2. The big misunderstanding: when the CVM was confused with campaign tools

Over the years, CVM has gradually been assimilated into marketing campaign management tools.

These platforms have been mislabeled as "CVM solutions," effectively transferring strategic responsibility for CVM to tools that were not designed for that purpose.

The technology roadmaps of these publishers then shaped CVM practices, not according to the business challenges faced by operators, but according to what was technically feasible.

The CVM has thus been transformed into a mechanical sequence:
Offer → Segment → Send
Yes/No
Bonus/Free

With an implicit promise: no limits to reaching your customers.

3. From Customer Value Management to Campaign Volume Management

This shift has locked marketing teams into a Campaign Volume Management mindset.

Campaigns are multiplying, demands are increasing, and when performance declines, the response is often the same: more promotions, more bonuses, more freebies.
A short-term approach:

  • it generates one-off revenue,
  • but destroys long-term value: margins, brand image, customer relationships.

The consequences are visible on the ground:

  • customers who always wait for the next promotion;
  • multiplying SIM cards to optimize bonuses;
  • widespread marketing fatigue, with text messages no longer being read.

👉 A downward spiral sets in.

4. When "C" no longer stands for Customer, but Campaign

During my training sessions, I always recommend starting a CVM action plan with something simple:
Write the letter C in large letters.
Because starting with the customer means moving away from MSISDN management logic and embracing a comprehensive understanding of uses and life contexts.
Here are a few concrete examples:

  • An MSISDN has seen its data consumption drop sharply over three months.
    • Classic CVM reflex: launch a retention campaign with more generous data plans.
    • Actual customer analysis: the customer has subscribed to a Home 5G plan that now covers their data needs.
    • Result: a pointless battle for retention, where a comprehensive CVM approach would have made it possible to offer a relevant complementary option.
  • Another case: a customer now has a second line through their job, with sufficient data volume.
    Any data campaign on their personal line becomes ineffective.

These situations are far from marginal.

They remind us of an essential truth: the customer does not belong to a team, they belong to the operator.

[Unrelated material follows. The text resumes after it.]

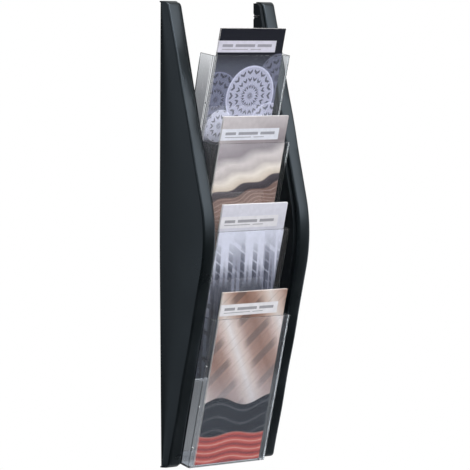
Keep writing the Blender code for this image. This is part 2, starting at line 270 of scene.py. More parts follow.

5. The internal schedule versus the customer

When "C" stands for Campaign, the event calendar becomes an internal calendar:

  • Monday voice,
  • Tuesday Mobile Money,
  • Wednesday data,
  • Thursday VAS.

An agenda dictated by internal organization, completely disconnected from the real needs of customers.
👉 Customers don't live in silos. Organizations do.

6. The myth of the average customer and the lack of predictive vision

Many teams invest months in complex behavioral segmentation.

Ultimately, they target an "average customer"... who does not exist.
Targeting remains largely descriptive.
In the best-case scenario, a churn score is used.
But without a comprehensive predictive vision, actions come too late, when value has already begun to erode.

"We continue to view reactivation as a priority, even though no revenue was generated during the entire period of inactivity. This essentially corrective approach requires a great deal of energy to compensate for a loss that has already been incurred. CVM teams must refocus their efforts on systems based on predictive scores in order to adopt a proactive approach that anticipates risk rather than reacting to it."

7. CVM governance: when everyone contributes, but no one takes the lead

At many operators, CVM is stuck between marketing, IT, data, and sales. Everyone contributes, but no one really drives customer value.
Successful operators have made a clear choice: CVM is no longer a marketing tool, but a cross-functional growth engine with explicit responsibility for customer value.

8. Regulation and CVM: a false antagonism

A mature CVM is naturally compliant:

  • fewer blind promotions,
  • fewer massive bonuses,
  • more relevance,
  • more transparency.

👉 The regulator's best ally is a disciplined, customer-focused CVM.

9. AI will not save a poorly designed CVM

Artificial intelligence amplifies existing strategies. If the goal is volume, it will optimize volume. Without a clear customer vision, AI becomes a smarter spam machine, but one that does not create more value.

10. From discipline to individuation

Operators who have truly transformed their CRM into a growth driver share a common denominator: discipline. Discipline in the true sense of the word: rigor, consistency, method.
But also DISCIPLINE as an operational framework, where each letter embodies a key pillar of effective CRM:

  • D – Data: collect and structure the right data.
  • I – Insights: transforming data into actionable knowledge.
  • S – Satisfaction: focus actions on the value perceived by the customer.
  • C – Customer: put the customer back at the center, not the campaign.
  • I – Intelligent: leveraging AI and machine learning.
  • P – Personalization: personalize on an individual scale.
  • L – Learn: continuous learning.
  • I – Interaction: orchestrating consistent interactions.
  • N – Nurture: build the relationship over time.
  • E – Engagement: transforming the relationship into lasting loyalty.

This discipline, applied on a large scale, enablesindividuation.
👉 Every customer becomes a segment.

Restoring the CVM to its rightful place

In the era of AI and profound changes in the sector, operators and regulators share a common responsibility: to create sustainable value.
This means moving away from:

  • volume-based approaches,
  • roadmaps dictated by limited use cases,
  • practices that are easily replicable but not very distinctive.

To adopt a truly customer-centric approach to CVM, capable of offering the right interaction, at the right time, for the right person.
The day a customer says, " My operator understands what I need," CVM will finally have earned the place it deserves.